4.45 for 2 years on the cards still. With biggest drop in mortgages 'sold' by our banks expect more of the same until the property market get excited again - nothing fundamentals changed as far as supply and demand so this current lull in sentiment is only temporary. Kiwis live property and fear of missing out can be trigger very easily

4.49 with them today without negotiating - waiting to see if they will do a bit more - not sure the rates will last though - change in government now likely and that will definitely lead to higher inflation and then interest rate rises - not saying its a bad thing - but Labour not concerned about house owners and property investors - and dont really get the fact that'an extra 50-100K at 4.4 % is a dam sight more affordable than 100K less but 7.5% on a normal FHB loan in auckland!

These banks should be careful, they need to save some ammo because they haven't that much, in 2008 interest rates were over 9% because of trying to slow that bubble with dept getting out of control so the RB and banks had a good 5% to help with the downturn in property, they only have about half a % and that'll be close to the 4.19% when the RB was where they still are now , and thats a all time low for the RB, I think?, save some ammo in case of a recession, this could easily last for 4 or more years , especially with this dept load and demand downturn and distance to get to being affordable again, overseas investors won't be back to save the day

Tumble, tumble, tumble, along with saving rates. I'm sure the Boomers won't be happy about that.

Who's going to want to save, doesn't matter banks won't be giving out mortgages anyway

It isn't just savers. it is also people who have kiwisaver, as some funds will be in normal bank deposits. But it certainly isn't an incentive to save, and just devalues peoples savings buying power by creating asset bubbles.

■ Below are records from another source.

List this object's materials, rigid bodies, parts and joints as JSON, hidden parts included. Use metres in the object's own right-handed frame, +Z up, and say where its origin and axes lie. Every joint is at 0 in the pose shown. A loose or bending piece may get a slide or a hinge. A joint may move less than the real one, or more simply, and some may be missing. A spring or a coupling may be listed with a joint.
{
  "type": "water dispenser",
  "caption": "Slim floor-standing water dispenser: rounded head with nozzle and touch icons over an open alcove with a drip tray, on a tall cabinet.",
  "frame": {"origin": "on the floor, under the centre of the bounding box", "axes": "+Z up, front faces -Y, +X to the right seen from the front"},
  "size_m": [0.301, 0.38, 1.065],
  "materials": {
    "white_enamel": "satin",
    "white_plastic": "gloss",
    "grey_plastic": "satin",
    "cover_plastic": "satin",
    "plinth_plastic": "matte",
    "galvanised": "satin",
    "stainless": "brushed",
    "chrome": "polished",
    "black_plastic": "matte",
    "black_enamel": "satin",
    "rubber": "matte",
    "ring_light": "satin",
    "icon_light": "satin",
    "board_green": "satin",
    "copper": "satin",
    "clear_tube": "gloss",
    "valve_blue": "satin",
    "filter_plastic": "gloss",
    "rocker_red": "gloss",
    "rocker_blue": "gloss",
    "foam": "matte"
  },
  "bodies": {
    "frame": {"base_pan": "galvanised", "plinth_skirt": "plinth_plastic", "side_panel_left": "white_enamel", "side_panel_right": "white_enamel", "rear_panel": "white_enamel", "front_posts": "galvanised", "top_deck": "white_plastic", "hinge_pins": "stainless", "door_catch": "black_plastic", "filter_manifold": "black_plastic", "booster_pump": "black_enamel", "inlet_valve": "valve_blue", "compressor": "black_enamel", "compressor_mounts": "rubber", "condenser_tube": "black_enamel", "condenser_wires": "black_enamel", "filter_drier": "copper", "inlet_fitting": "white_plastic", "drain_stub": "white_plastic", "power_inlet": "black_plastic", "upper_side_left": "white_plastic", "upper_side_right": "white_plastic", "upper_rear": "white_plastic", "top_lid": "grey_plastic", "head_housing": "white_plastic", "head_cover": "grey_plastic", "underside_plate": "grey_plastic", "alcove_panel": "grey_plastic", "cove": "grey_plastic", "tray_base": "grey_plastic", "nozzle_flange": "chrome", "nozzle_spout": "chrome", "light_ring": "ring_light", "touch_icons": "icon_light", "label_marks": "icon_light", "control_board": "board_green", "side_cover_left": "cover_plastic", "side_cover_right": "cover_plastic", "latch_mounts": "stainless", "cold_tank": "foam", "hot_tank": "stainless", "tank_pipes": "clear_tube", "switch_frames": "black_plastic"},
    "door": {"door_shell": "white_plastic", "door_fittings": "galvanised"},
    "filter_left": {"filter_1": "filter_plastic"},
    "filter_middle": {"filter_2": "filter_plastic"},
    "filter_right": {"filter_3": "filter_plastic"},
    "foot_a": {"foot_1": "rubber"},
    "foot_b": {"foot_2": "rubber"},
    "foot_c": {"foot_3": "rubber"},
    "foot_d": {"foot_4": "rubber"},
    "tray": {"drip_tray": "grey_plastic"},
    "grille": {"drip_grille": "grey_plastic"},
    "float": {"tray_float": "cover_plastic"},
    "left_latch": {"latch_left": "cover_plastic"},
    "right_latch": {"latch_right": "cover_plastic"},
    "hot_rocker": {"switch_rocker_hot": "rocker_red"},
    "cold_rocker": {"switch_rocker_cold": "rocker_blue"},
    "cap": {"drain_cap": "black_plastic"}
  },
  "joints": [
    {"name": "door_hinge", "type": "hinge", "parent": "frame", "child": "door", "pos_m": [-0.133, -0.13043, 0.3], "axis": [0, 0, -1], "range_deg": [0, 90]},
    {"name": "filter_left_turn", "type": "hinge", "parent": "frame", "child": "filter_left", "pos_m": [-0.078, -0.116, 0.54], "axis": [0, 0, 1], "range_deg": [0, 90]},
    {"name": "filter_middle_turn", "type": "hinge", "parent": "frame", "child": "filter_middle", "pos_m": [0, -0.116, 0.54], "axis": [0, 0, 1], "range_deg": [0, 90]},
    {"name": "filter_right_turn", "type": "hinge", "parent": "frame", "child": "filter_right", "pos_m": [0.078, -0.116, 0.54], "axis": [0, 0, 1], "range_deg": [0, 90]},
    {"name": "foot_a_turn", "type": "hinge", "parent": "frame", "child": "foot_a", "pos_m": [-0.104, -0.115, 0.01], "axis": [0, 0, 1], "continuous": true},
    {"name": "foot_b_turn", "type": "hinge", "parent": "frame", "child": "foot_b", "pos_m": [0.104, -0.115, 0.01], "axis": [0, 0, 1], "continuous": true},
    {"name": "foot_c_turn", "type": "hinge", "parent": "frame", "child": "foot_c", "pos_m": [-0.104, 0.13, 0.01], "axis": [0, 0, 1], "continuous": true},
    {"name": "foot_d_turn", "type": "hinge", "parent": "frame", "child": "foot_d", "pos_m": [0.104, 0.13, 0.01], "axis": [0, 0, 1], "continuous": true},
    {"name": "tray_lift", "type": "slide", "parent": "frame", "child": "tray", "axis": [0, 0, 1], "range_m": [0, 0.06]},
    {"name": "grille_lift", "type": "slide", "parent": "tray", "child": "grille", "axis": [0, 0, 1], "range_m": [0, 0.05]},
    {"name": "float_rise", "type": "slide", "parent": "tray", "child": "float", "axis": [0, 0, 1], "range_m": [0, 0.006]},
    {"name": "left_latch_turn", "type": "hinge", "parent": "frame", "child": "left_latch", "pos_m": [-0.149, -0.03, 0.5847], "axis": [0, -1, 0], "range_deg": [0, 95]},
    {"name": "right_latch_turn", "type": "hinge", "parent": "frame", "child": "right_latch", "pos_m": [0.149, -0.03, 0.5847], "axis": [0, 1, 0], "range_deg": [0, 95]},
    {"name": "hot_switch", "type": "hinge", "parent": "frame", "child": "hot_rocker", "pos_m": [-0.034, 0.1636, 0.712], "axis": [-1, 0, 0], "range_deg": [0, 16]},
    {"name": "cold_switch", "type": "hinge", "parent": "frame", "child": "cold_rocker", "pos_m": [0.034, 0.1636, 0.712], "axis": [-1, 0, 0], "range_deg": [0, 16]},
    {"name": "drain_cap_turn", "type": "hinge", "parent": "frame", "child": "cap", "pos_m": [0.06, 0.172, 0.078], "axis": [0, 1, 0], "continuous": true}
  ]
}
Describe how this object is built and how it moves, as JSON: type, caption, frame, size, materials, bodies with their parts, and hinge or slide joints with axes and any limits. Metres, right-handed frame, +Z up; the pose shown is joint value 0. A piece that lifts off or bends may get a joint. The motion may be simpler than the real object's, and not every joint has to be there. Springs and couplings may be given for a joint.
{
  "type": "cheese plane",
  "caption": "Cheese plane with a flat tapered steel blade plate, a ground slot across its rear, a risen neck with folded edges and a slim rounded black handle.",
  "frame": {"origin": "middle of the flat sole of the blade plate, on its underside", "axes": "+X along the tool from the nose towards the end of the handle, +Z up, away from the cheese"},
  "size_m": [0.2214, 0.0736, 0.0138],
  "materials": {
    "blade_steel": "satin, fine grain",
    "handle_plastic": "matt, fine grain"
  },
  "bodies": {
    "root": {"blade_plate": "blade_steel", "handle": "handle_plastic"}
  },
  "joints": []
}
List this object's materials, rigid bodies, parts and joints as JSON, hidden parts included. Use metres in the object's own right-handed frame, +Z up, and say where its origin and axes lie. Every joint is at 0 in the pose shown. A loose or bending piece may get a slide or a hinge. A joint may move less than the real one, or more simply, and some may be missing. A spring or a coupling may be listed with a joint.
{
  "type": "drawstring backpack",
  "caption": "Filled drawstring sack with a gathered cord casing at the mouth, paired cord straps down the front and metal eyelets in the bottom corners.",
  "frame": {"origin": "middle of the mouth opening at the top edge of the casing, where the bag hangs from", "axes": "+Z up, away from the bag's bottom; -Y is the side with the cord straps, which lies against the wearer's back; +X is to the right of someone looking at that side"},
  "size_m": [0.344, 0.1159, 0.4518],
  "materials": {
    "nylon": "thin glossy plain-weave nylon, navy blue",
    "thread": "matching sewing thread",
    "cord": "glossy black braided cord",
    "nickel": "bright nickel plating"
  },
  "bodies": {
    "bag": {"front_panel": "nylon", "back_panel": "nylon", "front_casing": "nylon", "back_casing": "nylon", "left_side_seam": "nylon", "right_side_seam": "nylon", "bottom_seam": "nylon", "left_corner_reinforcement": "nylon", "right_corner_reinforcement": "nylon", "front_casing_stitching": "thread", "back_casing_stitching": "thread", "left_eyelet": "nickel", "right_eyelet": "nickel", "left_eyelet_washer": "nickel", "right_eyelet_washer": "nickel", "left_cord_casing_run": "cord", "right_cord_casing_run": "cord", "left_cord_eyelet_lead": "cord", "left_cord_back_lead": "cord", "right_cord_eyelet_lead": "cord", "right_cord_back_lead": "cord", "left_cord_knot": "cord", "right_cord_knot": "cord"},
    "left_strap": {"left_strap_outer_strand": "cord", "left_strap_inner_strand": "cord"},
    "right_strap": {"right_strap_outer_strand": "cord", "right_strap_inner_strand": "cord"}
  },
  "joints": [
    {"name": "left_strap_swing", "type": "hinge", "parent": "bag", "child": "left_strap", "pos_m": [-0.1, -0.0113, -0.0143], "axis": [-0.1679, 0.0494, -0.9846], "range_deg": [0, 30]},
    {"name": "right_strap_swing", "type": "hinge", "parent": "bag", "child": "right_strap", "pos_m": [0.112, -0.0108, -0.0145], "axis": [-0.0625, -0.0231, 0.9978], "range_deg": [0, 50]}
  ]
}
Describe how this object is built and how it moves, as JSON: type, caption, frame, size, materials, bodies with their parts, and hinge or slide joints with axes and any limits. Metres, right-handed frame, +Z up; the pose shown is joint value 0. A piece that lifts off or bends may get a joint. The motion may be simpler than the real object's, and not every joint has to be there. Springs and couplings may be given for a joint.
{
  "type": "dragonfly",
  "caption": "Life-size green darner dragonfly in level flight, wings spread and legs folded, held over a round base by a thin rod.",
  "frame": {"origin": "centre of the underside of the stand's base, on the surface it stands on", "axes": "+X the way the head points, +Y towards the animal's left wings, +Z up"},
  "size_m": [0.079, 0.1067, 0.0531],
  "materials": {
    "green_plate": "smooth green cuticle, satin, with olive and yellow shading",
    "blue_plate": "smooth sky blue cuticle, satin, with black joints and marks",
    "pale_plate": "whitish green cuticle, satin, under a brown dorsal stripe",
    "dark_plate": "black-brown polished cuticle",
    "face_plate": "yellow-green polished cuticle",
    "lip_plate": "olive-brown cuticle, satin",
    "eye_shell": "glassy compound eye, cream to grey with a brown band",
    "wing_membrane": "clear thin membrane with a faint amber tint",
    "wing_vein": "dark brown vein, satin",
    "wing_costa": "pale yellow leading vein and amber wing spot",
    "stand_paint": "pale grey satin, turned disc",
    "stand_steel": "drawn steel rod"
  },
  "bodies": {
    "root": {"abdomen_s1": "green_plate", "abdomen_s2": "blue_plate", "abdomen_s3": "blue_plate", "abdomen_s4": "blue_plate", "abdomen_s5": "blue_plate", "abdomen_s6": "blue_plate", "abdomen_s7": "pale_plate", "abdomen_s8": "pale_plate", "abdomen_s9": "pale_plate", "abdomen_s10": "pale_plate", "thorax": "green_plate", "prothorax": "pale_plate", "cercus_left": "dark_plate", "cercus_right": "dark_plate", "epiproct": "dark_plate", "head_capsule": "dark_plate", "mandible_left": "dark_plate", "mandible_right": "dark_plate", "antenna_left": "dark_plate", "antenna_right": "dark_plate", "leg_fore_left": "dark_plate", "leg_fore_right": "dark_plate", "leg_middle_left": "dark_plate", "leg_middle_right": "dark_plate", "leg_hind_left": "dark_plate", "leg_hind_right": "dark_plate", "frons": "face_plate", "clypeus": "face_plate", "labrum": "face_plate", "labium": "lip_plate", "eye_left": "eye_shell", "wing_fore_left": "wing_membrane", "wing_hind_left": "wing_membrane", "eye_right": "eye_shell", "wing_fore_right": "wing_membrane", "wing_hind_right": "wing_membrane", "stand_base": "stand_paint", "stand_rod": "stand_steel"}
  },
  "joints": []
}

Interest rates are very high in NZ, most of Europe, US are around 1%

Actually, US rates are ~3%.

Remember it's a two sided coin too.... you dont get any interest on deposits in countries with 1%-2% retail lending rate.

UK is between 2-4%. But they also have other restrictions I believe. Their house prices aren't too bad compared to NZ and their incomes, especially outside London. North England is very cheap.

You should be able to secure 3.95% for 18 months tenure with HSBC

Spring competition should bring 1 and 2 year carded fixed rates under 4.5% so just wait a few weeks before fixing/refixing. A major global negative event will bring rates down even lower.